Mr. Gardner also challenges the amount of the fees awarded. In particular, he argues in one conclusory sentence that the rates charged by the Treasurer's attorneys are too high. He failed to make this argument before the district court, however, and we decline to address it. See Phillips v. Calhoun, 956 F.2d 949, 953-54 (10th Cir. 1992) (declining to address argument that plaintiff had not raised before the district court and was "minimally supported by legal argument" on appeal). Mr. Gardner also argues the Treasurer is not entitled to litigation expenses such as lodging, Westlaw charges, and meals. Our review of the record, however, indicates that the fee award did not include any such expenses.

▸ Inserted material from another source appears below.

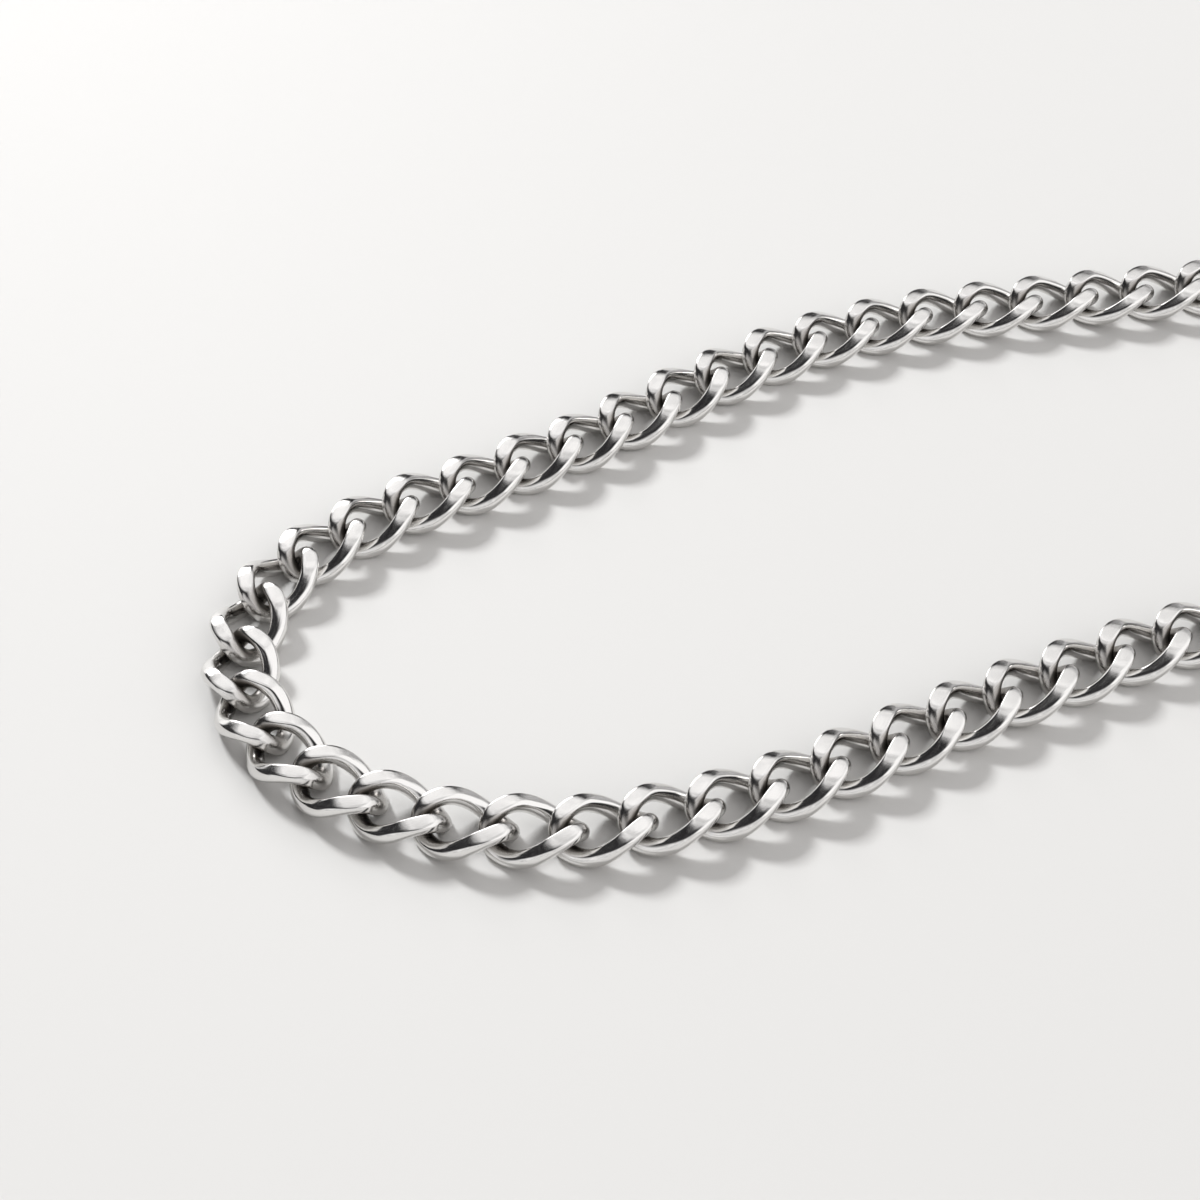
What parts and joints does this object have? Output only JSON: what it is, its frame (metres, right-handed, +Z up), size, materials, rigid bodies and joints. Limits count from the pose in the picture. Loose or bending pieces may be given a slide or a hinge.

Finally, Mr. Gardner argues the district court should have held a hearing before awarding any fees. But he did not request a hearing. "Ordinarily, a district court does not abuse its discretion in deciding not to hold an evidentiary hearing when no such request is ever made." Robinson v. City of Edmond, 160 F.3d 1275, 1286 (10th Cir. 1998). The district court committed no abuse of discretion in choosing not to hold a hearing.
We affirm the district court's award of attorney fees. We deny Mr. Gardner's motion to proceed on appeal without prepaying costs or fees because he has not presented "a reasoned, nonfrivolous argument on the law and facts in support of the issues raised on appeal." DeBardeleben v. Quinlan, 937 F.2d 502, 505 (10th Cir. 1991).
[*] After examining the briefs and appellate record, this panel has determined unanimously to honor the parties' request for a decision on the briefs without oral argument. See Fed. R. App. P. 34(f); 10th Cir. R. 34.1(G). The case is therefore submitted without oral argument. This order and judgment is not binding precedent, except under the doctrines of law of the case, res judicata, and collateral estoppel. It may be cited, however, for its persuasive value consistent with Fed. R. App. P. 32.1 and 10th Cir. R. 32.1.